THE PROBLEM = Copy the records below exactly as they are written.

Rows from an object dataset
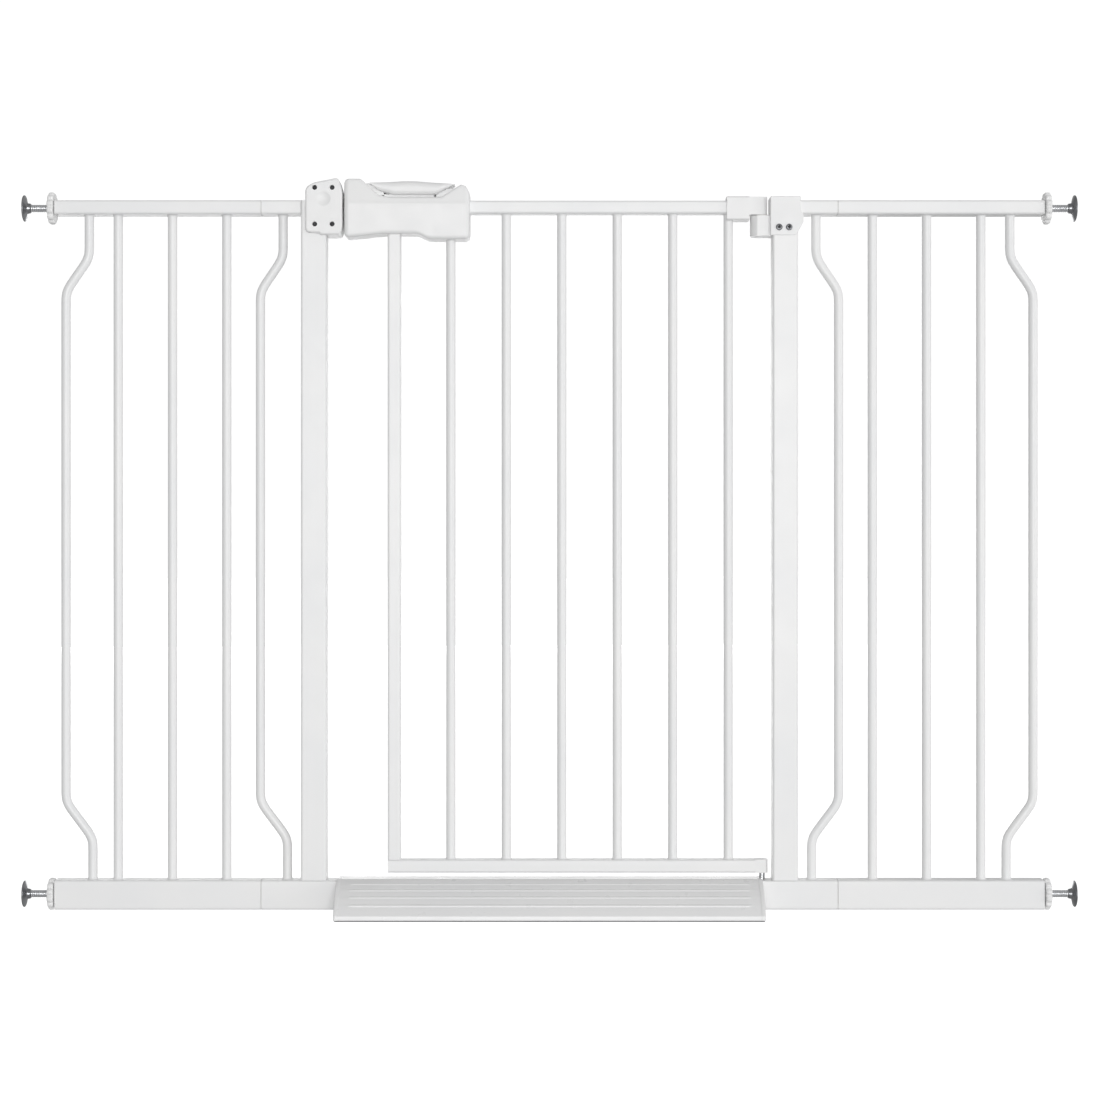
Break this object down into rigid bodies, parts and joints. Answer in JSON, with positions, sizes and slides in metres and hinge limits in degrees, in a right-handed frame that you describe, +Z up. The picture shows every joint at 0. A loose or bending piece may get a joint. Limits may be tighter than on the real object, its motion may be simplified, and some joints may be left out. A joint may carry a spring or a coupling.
{
  "type": "walk-through pet gate",
  "caption": "White tube-frame pet gate with a swinging, lift-off door, slide latch, threshold ramp and screw-out wall spindles.",
  "frame": {"origin": "on the floor under the middle of the gate, the centre of its box", "axes": "+X along the width towards the hinge side, -Y the front, +Z up"},
  "size_m": [1.1344, 0.115, 0.7907],
  "materials": {
    "white_paint": "satin white powder coat",
    "white_plastic": "satin white moulded plastic",
    "ramp_plastic": "pale grey-white moulded plastic",
    "zinc": "bright zinc plated",
    "nylon": "natural nylon",
    "rubber": "soft grey rubber",
    "black_screw": "black oxide"
  },
  "bodies": {
    "frame": {"base_bottom_rail": "white_paint", "base_left_s_bar": "white_paint", "base_left_top_stub": "white_paint", "base_left_upright": "white_paint", "base_right_s_bar": "white_paint", "base_right_top_stub": "white_paint", "base_right_upright": "white_paint", "hinge_bracket": "white_plastic", "hinge_bracket_screws": "zinc", "joint_inserts": "nylon", "joint_screws": "zinc", "keeper_front": "white_plastic", "keeper_rear": "white_plastic", "keeper_screws": "black_screw", "left_extension_bars": "white_paint", "left_extension_bottom_rail": "white_paint", "left_extension_s_bar": "white_paint", "left_extension_top_rail": "white_paint", "lower_pivot_bush": "nylon", "rail_end_plugs": "white_plastic", "ramp_cover": "ramp_plastic", "ramp_end_caps": "ramp_plastic", "ramp_grip_strips": "rubber", "right_extension_bars": "white_paint", "right_extension_bottom_rail": "white_paint", "right_extension_s_bar": "white_paint", "right_extension_top_rail": "white_paint", "upper_pivot_bush": "nylon"},
    "pivot_pins": {"upper_pivot_pin": "zinc", "lower_pivot_pin": "zinc"},
    "door": {"door_top_rail": "white_paint", "door_bottom_rail": "white_paint", "door_latch_upright": "white_paint", "door_bars": "white_paint", "door_pivot_plug": "white_plastic", "door_corner_cap": "white_plastic", "hinge_sleeve": "white_plastic", "handle_front": "white_plastic", "handle_rear": "white_plastic", "handle_screws": "zinc"},
    "latch": {"thumb_slider": "white_plastic", "latch_bolt": "black_screw", "latch_spring": "zinc"},
    "spindle_left_top": {"spindle_left_top": "zinc", "wall_pad_left_top": "rubber"},
    "wheel_left_top": {"wheel_left_top": "white_plastic"},
    "spindle_left_bottom": {"spindle_left_bottom": "zinc", "wall_pad_left_bottom": "rubber"},
    "wheel_left_bottom": {"wheel_left_bottom": "white_plastic"},
    "spindle_right_top": {"spindle_right_top": "zinc", "wall_pad_right_top": "rubber"},
    "wheel_right_top": {"wheel_right_top": "white_plastic"},
    "spindle_right_bottom": {"spindle_right_bottom": "zinc", "wall_pad_right_bottom": "rubber"},
    "wheel_right_bottom": {"wheel_right_bottom": "white_plastic"}
  },
  "joints": [
    {"name": "door_swing", "type": "hinge", "parent": "frame", "child": "pivot_pins", "pos_m": [0.229, 0, 0], "axis": [0, 0, 1], "range_deg": [-90, 90]},
    {"name": "door_lift", "type": "slide", "parent": "pivot_pins", "child": "door", "axis": [0, 0, 1], "range_m": [0, 0.008]},
    {"name": "latch_slide", "type": "slide", "parent": "door", "child": "latch", "axis": [1, 0, 0], "range_m": [-0.0045, 0.007], "stiffness_N_per_m": 150, "springref_m": -0.0045, "deforming": ["latch_spring"]},
    {"name": "wheel_left_top_turn", "type": "hinge", "parent": "frame", "child": "wheel_left_top", "pos_m": [-0.536, 0, 0.7605], "axis": [-1, 0, 0], "range_deg": [-3610, 2170]},
    {"name": "spindle_left_top_travel", "type": "slide", "parent": "frame", "child": "spindle_left_top", "axis": [-1, 0, 0], "range_m": [-0.012, 0.02]},
    {"name": "wheel_left_bottom_turn", "type": "hinge", "parent": "frame", "child": "wheel_left_bottom", "pos_m": [-0.536, 0, 0.02175], "axis": [-1, 0, 0], "range_deg": [-3610, 2170]},
    {"name": "spindle_left_bottom_travel", "type": "slide", "parent": "frame", "child": "spindle_left_bottom", "axis": [-1, 0, 0], "range_m": [-0.012, 0.02]},
    {"name": "wheel_right_top_turn", "type": "hinge", "parent": "frame", "child": "wheel_right_top", "pos_m": [0.536, 0, 0.7605], "axis": [1, 0, 0], "range_deg": [-3610, 2170]},
    {"name": "spindle_right_top_travel", "type": "slide", "parent": "frame", "child": "spindle_right_top", "axis": [1, 0, 0], "range_m": [-0.012, 0.02]},
    {"name": "wheel_right_bottom_turn", "type": "hinge", "parent": "frame", "child": "wheel_right_bottom", "pos_m": [0.536, 0, 0.02175], "axis": [1, 0, 0], "range_deg": [-3610, 2170]},
    {"name": "spindle_right_bottom_travel", "type": "slide", "parent": "frame", "child": "spindle_right_bottom", "axis": [1, 0, 0], "range_m": [-0.012, 0.02]}
  ],
  "couplings": [
    {"joint": "wheel_left_top_turn", "follows": "spindle_left_top_travel", "rad_per_m": -3144.7},
    {"joint": "wheel_left_bottom_turn", "follows": "spindle_left_bottom_travel", "rad_per_m": -3144.7},
    {"joint": "wheel_right_top_turn", "follows": "spindle_right_top_travel", "rad_per_m": -3144.7},
    {"joint": "wheel_right_bottom_turn", "follows": "spindle_right_bottom_travel", "rad_per_m": -3144.7}
  ]
}
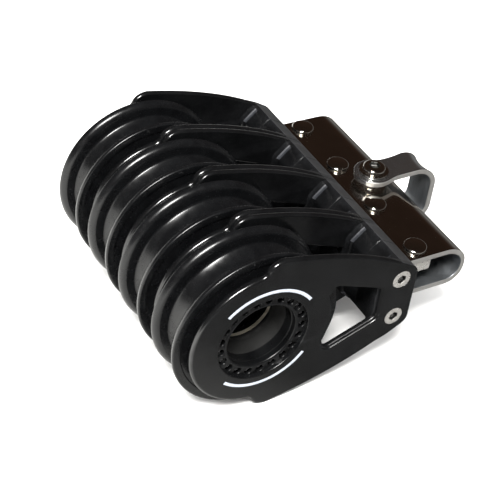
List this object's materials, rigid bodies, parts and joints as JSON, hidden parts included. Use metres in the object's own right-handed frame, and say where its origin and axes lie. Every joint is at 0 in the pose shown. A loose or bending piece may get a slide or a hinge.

SOLUTION TO THIS PROBLEM =
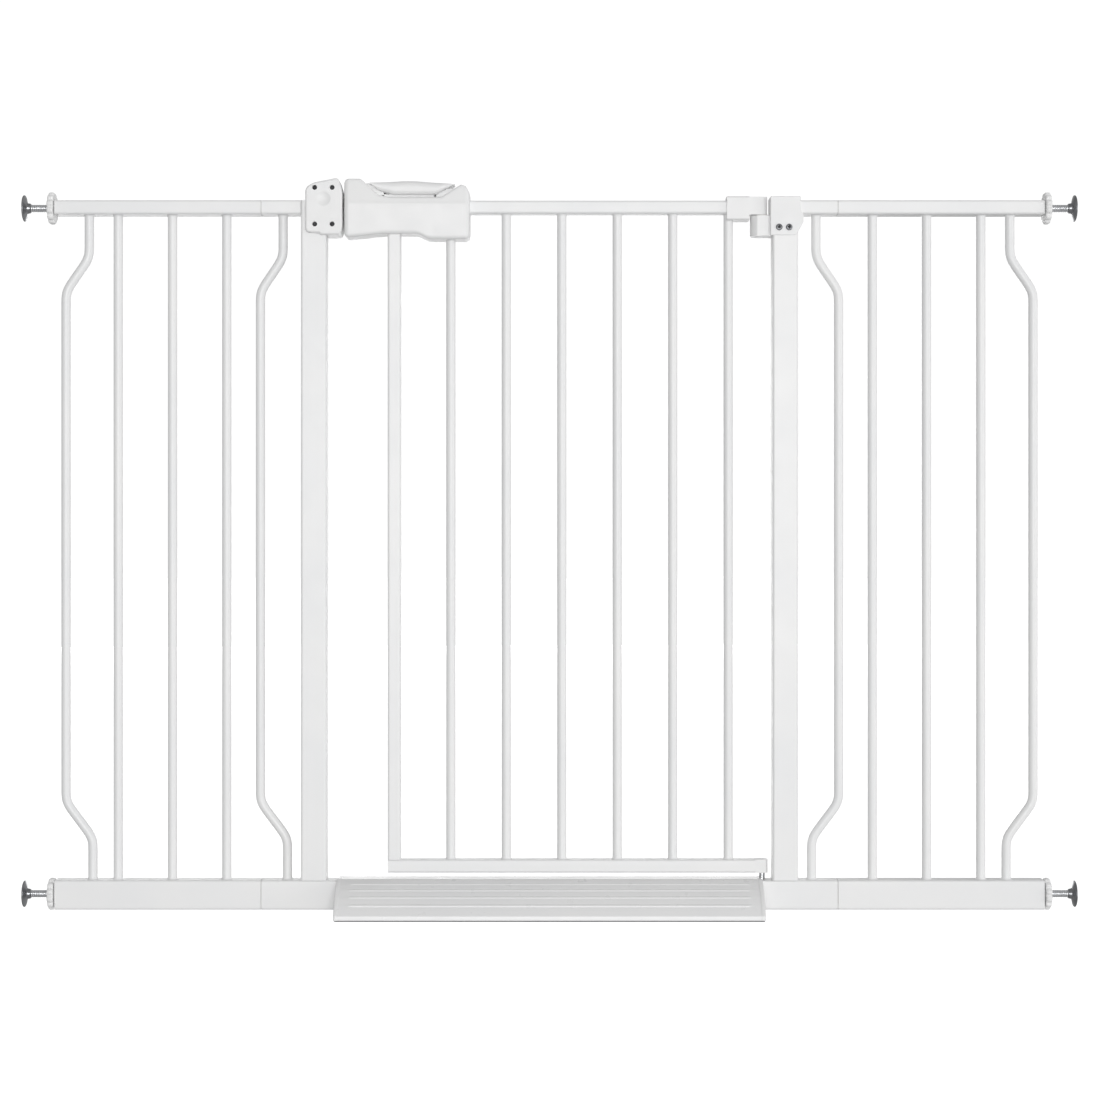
Break this object down into rigid bodies, parts and joints. Answer in JSON, with positions, sizes and slides in metres and hinge limits in degrees, in a right-handed frame that you describe, +Z up. The picture shows every joint at 0. A loose or bending piece may get a joint. Limits may be tighter than on the real object, its motion may be simplified, and some joints may be left out. A joint may carry a spring or a coupling.
{
  "type": "walk-through pet gate",
  "caption": "White tube-frame pet gate with a swinging, lift-off door, slide latch, threshold ramp and screw-out wall spindles.",
  "frame": {"origin": "on the floor under the middle of the gate, the centre of its box", "axes": "+X along the width towards the hinge side, -Y the front, +Z up"},
  "size_m": [1.1344, 0.115, 0.7907],
  "materials": {
    "white_paint": "satin white powder coat",
    "white_plastic": "satin white moulded plastic",
    "ramp_plastic": "pale grey-white moulded plastic",
    "zinc": "bright zinc plated",
    "nylon": "natural nylon",
    "rubber": "soft grey rubber",
    "black_screw": "black oxide"
  },
  "bodies": {
    "frame": {"base_bottom_rail": "white_paint", "base_left_s_bar": "white_paint", "base_left_top_stub": "white_paint", "base_left_upright": "white_paint", "base_right_s_bar": "white_paint", "base_right_top_stub": "white_paint", "base_right_upright": "white_paint", "hinge_bracket": "white_plastic", "hinge_bracket_screws": "zinc", "joint_inserts": "nylon", "joint_screws": "zinc", "keeper_front": "white_plastic", "keeper_rear": "white_plastic", "keeper_screws": "black_screw", "left_extension_bars": "white_paint", "left_extension_bottom_rail": "white_paint", "left_extension_s_bar": "white_paint", "left_extension_top_rail": "white_paint", "lower_pivot_bush": "nylon", "rail_end_plugs": "white_plastic", "ramp_cover": "ramp_plastic", "ramp_end_caps": "ramp_plastic", "ramp_grip_strips": "rubber", "right_extension_bars": "white_paint", "right_extension_bottom_rail": "white_paint", "right_extension_s_bar": "white_paint", "right_extension_top_rail": "white_paint", "upper_pivot_bush": "nylon"},
    "pivot_pins": {"upper_pivot_pin": "zinc", "lower_pivot_pin": "zinc"},
    "door": {"door_top_rail": "white_paint", "door_bottom_rail": "white_paint", "door_latch_upright": "white_paint", "door_bars": "white_paint", "door_pivot_plug": "white_plastic", "door_corner_cap": "white_plastic", "hinge_sleeve": "white_plastic", "handle_front": "white_plastic", "handle_rear": "white_plastic", "handle_screws": "zinc"},
    "latch": {"thumb_slider": "white_plastic", "latch_bolt": "black_screw", "latch_spring": "zinc"},
    "spindle_left_top": {"spindle_left_top": "zinc", "wall_pad_left_top": "rubber"},
    "wheel_left_top": {"wheel_left_top": "white_plastic"},
    "spindle_left_bottom": {"spindle_left_bottom": "zinc", "wall_pad_left_bottom": "rubber"},
    "wheel_left_bottom": {"wheel_left_bottom": "white_plastic"},
    "spindle_right_top": {"spindle_right_top": "zinc", "wall_pad_right_top": "rubber"},
    "wheel_right_top": {"wheel_right_top": "white_plastic"},
    "spindle_right_bottom": {"spindle_right_bottom": "zinc", "wall_pad_right_bottom": "rubber"},
    "wheel_right_bottom": {"wheel_right_bottom": "white_plastic"}
  },
  "joints": [
    {"name": "door_swing", "type": "hinge", "parent": "frame", "child": "pivot_pins", "pos_m": [0.229, 0, 0], "axis": [0, 0, 1], "range_deg": [-90, 90]},
    {"name": "door_lift", "type": "slide", "parent": "pivot_pins", "child": "door", "axis": [0, 0, 1], "range_m": [0, 0.008]},
    {"name": "latch_slide", "type": "slide", "parent": "door", "child": "latch", "axis": [1, 0, 0], "range_m": [-0.0045, 0.007], "stiffness_N_per_m": 150, "springref_m": -0.0045, "deforming": ["latch_spring"]},
    {"name": "wheel_left_top_turn", "type": "hinge", "parent": "frame", "child": "wheel_left_top", "pos_m": [-0.536, 0, 0.7605], "axis": [-1, 0, 0], "range_deg": [-3610, 2170]},
    {"name": "spindle_left_top_travel", "type": "slide", "parent": "frame", "child": "spindle_left_top", "axis": [-1, 0, 0], "range_m": [-0.012, 0.02]},
    {"name": "wheel_left_bottom_turn", "type": "hinge", "parent": "frame", "child": "wheel_left_bottom", "pos_m": [-0.536, 0, 0.02175], "axis": [-1, 0, 0], "range_deg": [-3610, 2170]},
    {"name": "spindle_left_bottom_travel", "type": "slide", "parent": "frame", "child": "spindle_left_bottom", "axis": [-1, 0, 0], "range_m": [-0.012, 0.02]},
    {"name": "wheel_right_top_turn", "type": "hinge", "parent": "frame", "child": "wheel_right_top", "pos_m": [0.536, 0, 0.7605], "axis": [1, 0, 0], "range_deg": [-3610, 2170]},
    {"name": "spindle_right_top_travel", "type": "slide", "parent": "frame", "child": "spindle_right_top", "axis": [1, 0, 0], "range_m": [-0.012, 0.02]},
    {"name": "wheel_right_bottom_turn", "type": "hinge", "parent": "frame", "child": "wheel_right_bottom", "pos_m": [0.536, 0, 0.02175], "axis": [1, 0, 0], "range_deg": [-3610, 2170]},
    {"name": "spindle_right_bottom_travel", "type": "slide", "parent": "frame", "child": "spindle_right_bottom", "axis": [1, 0, 0], "range_m": [-0.012, 0.02]}
  ],
  "couplings": [
    {"joint": "wheel_left_top_turn", "follows": "spindle_left_top_travel", "rad_per_m": -3144.7},
    {"joint": "wheel_left_bottom_turn", "follows": "spindle_left_bottom_travel", "rad_per_m": -3144.7},
    {"joint": "wheel_right_top_turn", "follows": "spindle_right_top_travel", "rad_per_m": -3144.7},
    {"joint": "wheel_right_bottom_turn", "follows": "spindle_right_bottom_travel", "rad_per_m": -3144.7}
  ]
}
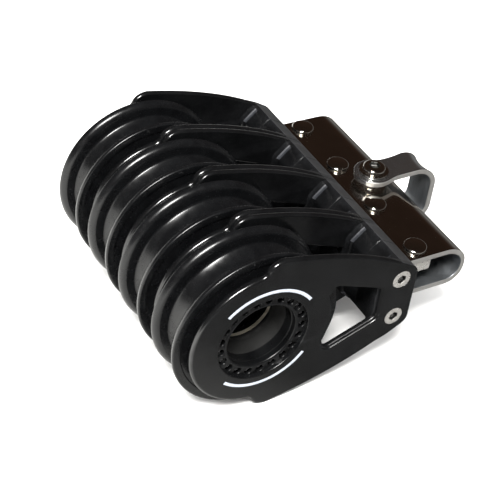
List this object's materials, rigid bodies, parts and joints as JSON, hidden parts included. Use metres in the object's own right-handed frame, and say where its origin and axes lie. Every joint is at 0 in the pose shown. A loose or bending piece may get a slide or a hinge.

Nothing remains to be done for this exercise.